In the records that follow, show each line where the word "objects" is present.

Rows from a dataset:
_____

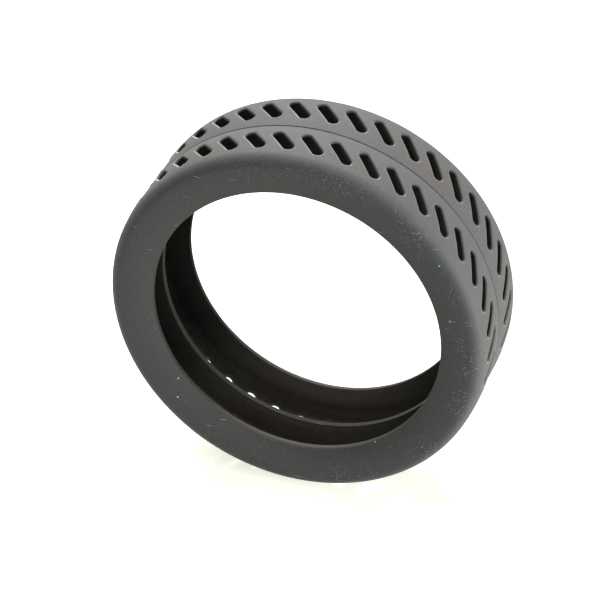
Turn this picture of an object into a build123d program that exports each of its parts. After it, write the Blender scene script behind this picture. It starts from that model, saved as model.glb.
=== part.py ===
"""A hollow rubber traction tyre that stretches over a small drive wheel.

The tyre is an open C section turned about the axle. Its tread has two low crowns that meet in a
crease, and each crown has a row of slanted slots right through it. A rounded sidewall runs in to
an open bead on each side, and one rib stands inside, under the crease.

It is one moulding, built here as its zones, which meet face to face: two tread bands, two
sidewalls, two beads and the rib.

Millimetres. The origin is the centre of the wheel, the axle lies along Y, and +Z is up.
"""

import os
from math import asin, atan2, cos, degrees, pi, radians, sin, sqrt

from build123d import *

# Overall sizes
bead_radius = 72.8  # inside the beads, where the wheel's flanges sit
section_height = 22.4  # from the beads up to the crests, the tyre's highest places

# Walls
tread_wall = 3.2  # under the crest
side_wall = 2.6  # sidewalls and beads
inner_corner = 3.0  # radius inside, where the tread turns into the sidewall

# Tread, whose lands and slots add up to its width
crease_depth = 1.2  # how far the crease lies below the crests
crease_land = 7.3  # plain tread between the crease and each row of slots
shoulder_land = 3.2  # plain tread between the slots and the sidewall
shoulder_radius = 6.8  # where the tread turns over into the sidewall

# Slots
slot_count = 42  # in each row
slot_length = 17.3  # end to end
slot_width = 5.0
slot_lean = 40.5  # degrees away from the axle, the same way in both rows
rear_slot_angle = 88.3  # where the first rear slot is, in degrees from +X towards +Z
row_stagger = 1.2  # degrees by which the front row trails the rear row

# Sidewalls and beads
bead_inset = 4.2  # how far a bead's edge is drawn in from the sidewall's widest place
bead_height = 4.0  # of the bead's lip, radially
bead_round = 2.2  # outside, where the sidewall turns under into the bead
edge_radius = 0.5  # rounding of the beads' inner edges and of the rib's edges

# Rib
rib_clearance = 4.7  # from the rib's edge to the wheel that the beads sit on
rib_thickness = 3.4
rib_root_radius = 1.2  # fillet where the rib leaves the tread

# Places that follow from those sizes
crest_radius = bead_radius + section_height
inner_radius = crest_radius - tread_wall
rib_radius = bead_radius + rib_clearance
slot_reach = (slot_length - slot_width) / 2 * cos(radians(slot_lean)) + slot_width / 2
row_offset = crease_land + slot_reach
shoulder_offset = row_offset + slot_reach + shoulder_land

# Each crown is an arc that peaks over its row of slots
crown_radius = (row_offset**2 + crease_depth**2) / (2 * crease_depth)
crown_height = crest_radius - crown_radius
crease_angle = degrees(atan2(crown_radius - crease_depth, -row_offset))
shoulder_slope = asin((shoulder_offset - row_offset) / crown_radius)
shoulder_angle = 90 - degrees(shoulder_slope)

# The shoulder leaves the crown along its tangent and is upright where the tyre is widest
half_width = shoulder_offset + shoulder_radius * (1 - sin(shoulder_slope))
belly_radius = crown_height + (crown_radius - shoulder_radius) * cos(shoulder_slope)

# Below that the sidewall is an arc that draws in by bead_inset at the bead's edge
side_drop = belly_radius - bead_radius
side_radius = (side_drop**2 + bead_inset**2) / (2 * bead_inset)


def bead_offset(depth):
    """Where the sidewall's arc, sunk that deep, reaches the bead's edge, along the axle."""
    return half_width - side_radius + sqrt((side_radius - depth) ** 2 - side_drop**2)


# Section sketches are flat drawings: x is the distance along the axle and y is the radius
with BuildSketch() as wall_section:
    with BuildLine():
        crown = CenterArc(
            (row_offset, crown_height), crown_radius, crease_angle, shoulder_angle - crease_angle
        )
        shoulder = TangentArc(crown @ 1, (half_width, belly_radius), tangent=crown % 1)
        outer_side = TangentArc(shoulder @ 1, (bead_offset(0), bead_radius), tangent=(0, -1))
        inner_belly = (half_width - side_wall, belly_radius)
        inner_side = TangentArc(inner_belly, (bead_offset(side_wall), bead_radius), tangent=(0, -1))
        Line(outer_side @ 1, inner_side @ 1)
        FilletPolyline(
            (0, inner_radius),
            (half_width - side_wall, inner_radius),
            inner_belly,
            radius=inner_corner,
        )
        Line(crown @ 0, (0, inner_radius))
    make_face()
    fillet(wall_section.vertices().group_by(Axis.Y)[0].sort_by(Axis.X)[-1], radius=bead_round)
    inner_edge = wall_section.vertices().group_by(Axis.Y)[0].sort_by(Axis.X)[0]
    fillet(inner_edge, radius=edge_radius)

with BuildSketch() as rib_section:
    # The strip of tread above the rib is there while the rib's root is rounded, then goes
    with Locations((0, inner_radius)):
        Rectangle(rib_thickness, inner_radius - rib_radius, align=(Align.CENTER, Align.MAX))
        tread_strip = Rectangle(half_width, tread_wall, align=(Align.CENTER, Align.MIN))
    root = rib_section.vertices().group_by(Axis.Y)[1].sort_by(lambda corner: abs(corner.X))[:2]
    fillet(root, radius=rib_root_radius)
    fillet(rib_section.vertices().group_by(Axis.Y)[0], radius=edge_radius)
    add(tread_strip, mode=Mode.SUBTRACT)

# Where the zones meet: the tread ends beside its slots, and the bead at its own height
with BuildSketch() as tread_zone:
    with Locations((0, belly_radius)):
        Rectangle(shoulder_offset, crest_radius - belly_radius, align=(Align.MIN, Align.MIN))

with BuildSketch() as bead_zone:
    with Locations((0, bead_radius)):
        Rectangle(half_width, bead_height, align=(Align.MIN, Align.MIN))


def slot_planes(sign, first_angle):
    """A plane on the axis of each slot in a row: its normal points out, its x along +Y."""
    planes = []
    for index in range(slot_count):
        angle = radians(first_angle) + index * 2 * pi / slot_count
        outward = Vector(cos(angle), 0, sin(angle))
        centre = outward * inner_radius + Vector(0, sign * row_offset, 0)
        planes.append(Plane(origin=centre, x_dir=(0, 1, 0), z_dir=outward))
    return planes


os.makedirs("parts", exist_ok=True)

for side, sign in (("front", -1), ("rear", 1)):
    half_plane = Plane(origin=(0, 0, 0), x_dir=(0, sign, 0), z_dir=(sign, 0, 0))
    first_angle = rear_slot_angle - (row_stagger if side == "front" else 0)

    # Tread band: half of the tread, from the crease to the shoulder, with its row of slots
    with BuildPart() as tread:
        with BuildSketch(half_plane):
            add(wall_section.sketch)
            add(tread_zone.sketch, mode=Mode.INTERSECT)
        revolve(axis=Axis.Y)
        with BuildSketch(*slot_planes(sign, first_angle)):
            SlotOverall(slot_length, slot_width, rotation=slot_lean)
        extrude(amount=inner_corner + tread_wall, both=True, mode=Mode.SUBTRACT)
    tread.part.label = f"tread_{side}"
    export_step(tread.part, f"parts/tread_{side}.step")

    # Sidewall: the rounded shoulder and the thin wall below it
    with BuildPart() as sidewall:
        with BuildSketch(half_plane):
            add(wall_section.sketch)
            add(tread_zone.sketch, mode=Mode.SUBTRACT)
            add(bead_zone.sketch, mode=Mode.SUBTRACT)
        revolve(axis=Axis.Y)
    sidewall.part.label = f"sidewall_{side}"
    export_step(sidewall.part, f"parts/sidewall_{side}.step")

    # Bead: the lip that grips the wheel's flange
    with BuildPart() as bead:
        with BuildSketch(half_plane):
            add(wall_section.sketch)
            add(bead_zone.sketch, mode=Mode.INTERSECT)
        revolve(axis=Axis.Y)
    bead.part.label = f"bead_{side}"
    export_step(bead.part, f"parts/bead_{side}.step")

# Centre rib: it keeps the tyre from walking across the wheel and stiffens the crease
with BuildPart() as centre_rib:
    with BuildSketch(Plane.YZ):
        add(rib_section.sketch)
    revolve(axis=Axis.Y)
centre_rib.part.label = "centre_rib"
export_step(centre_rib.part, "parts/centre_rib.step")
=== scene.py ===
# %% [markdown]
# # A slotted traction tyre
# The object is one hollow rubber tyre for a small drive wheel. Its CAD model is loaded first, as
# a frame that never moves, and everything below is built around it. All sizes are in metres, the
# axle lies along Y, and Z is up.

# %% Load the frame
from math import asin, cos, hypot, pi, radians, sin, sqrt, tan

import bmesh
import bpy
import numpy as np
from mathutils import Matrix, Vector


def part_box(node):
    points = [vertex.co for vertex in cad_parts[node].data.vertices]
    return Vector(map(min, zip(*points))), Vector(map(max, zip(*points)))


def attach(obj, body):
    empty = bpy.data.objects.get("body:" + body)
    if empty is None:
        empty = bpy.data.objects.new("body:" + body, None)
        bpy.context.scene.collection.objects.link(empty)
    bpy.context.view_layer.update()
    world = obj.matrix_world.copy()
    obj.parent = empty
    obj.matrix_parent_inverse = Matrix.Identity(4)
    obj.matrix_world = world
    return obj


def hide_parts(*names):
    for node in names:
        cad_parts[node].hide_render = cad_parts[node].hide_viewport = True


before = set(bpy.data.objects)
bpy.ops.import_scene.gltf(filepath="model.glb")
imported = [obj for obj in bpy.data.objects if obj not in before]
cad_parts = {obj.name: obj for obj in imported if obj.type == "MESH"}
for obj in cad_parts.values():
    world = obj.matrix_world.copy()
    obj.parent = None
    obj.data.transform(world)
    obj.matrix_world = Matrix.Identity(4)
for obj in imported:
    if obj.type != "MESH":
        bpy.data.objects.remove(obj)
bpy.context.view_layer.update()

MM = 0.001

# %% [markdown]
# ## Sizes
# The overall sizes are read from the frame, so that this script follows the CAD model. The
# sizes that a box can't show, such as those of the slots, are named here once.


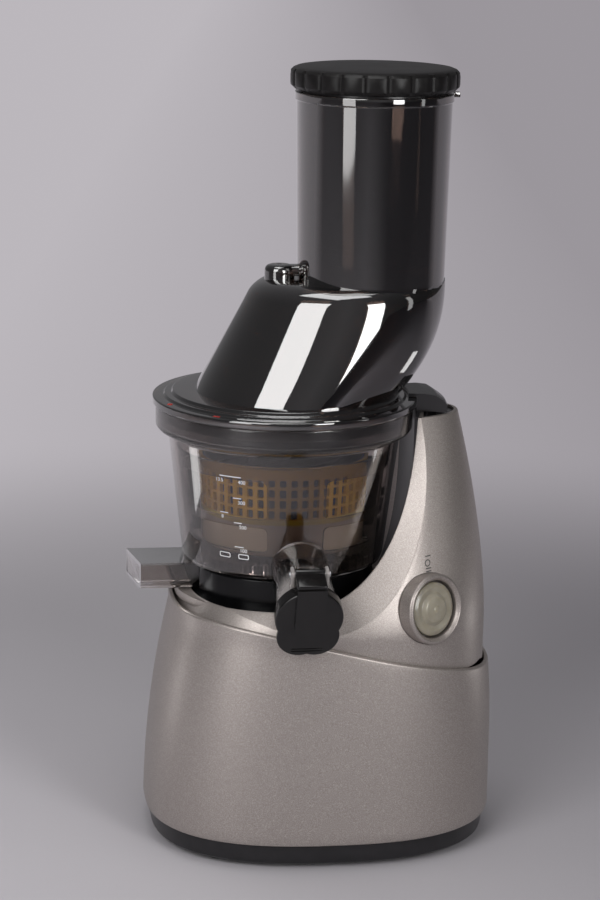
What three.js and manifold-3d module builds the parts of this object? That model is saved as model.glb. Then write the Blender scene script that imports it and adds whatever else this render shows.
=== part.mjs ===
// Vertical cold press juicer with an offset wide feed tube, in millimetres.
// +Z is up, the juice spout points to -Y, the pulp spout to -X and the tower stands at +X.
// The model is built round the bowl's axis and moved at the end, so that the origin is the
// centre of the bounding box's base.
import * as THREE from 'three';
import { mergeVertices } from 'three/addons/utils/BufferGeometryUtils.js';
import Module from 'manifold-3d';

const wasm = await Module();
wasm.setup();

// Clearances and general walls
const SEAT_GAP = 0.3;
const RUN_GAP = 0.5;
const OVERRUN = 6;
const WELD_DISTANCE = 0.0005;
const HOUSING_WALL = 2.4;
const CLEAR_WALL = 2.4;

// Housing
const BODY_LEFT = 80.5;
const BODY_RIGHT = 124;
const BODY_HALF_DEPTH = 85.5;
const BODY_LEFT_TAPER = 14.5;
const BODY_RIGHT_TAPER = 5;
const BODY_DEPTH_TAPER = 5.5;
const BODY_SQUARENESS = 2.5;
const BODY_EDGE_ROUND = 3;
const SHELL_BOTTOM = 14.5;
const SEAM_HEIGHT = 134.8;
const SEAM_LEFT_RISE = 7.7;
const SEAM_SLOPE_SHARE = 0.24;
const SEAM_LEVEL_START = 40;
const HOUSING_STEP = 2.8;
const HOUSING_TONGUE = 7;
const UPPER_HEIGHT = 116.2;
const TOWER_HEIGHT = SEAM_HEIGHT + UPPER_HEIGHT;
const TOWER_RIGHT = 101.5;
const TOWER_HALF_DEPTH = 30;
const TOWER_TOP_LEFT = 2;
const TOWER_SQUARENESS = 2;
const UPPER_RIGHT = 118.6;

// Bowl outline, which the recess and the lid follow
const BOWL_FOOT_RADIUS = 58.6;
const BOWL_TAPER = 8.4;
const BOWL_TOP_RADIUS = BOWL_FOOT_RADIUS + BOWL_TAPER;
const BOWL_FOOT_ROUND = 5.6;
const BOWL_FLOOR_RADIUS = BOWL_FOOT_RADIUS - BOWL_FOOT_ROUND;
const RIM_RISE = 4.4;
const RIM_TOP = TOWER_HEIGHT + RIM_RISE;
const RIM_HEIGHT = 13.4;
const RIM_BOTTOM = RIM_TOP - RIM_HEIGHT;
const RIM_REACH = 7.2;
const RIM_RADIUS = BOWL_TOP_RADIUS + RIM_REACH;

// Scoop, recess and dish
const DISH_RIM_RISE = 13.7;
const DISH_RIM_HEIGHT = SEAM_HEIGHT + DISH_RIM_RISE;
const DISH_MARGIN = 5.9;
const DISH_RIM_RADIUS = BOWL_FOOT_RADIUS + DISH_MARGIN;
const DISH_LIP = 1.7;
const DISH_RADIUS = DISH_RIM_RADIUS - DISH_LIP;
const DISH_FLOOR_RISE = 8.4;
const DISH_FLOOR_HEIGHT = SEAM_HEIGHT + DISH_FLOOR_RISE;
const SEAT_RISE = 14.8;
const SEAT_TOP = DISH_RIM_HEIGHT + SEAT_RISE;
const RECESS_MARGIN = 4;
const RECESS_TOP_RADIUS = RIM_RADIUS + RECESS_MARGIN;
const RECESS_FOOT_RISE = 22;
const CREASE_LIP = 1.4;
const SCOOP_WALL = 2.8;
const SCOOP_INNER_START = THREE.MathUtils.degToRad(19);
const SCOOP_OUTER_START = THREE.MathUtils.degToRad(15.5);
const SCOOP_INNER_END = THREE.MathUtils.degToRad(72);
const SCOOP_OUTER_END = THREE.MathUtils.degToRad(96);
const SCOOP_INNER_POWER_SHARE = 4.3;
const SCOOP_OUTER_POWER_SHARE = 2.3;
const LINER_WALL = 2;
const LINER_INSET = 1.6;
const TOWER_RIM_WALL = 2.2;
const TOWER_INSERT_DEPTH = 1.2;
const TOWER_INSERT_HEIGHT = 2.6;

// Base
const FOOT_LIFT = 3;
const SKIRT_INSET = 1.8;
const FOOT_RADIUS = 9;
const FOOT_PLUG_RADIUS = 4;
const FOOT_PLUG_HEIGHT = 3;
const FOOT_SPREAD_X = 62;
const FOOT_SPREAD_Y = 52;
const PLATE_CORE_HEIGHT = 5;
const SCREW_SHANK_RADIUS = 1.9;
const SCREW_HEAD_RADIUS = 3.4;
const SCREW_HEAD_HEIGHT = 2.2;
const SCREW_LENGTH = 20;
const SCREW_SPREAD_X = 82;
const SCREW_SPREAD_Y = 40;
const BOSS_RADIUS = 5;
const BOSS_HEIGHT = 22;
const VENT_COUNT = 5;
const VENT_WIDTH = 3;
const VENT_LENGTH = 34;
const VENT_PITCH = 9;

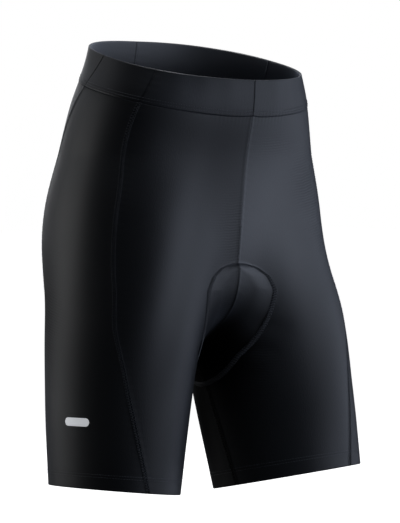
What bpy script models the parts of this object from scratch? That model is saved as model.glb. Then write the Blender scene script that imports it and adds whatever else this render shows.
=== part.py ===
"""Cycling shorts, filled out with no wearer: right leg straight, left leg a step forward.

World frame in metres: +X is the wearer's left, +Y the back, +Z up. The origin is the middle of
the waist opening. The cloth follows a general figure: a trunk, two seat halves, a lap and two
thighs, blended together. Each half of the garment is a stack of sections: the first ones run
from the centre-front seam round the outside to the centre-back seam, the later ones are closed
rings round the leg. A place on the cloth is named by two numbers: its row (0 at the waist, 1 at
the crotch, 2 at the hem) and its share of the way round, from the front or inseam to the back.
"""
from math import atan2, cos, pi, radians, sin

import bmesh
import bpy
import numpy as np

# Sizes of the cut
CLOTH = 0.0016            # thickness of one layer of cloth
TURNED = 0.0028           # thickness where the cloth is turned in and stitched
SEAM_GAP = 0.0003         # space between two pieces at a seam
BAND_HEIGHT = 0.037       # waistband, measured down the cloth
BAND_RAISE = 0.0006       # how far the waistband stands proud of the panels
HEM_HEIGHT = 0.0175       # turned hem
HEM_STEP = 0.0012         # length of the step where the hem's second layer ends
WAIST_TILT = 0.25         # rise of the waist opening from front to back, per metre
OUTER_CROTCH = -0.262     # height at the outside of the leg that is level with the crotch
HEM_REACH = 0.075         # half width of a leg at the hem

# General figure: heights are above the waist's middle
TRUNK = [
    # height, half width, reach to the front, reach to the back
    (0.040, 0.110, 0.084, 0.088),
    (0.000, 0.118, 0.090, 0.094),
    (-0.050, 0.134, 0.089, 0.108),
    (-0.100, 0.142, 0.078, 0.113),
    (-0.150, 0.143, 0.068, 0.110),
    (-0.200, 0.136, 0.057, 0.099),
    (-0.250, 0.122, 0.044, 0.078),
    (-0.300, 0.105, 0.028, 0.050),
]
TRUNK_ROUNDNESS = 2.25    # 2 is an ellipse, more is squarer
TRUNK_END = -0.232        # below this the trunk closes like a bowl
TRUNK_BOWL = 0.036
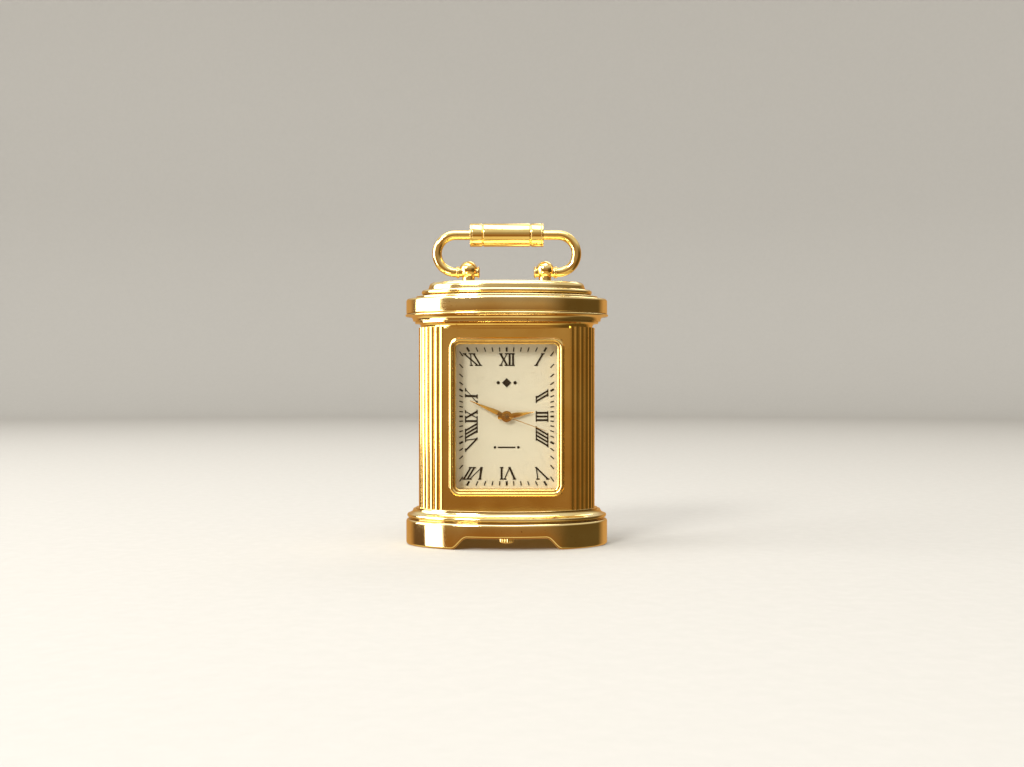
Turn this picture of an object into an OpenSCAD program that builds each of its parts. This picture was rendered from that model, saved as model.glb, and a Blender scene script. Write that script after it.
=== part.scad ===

_____

■ Response to this exercise ■
    empty = bpy.data.objects.get("body:" + body)
        empty = bpy.data.objects.new("body:" + body, None)
        bpy.context.scene.collection.objects.link(empty)
before = set(bpy.data.objects)
imported = [obj for obj in bpy.data.objects if obj not in before]
        bpy.data.objects.remove(obj)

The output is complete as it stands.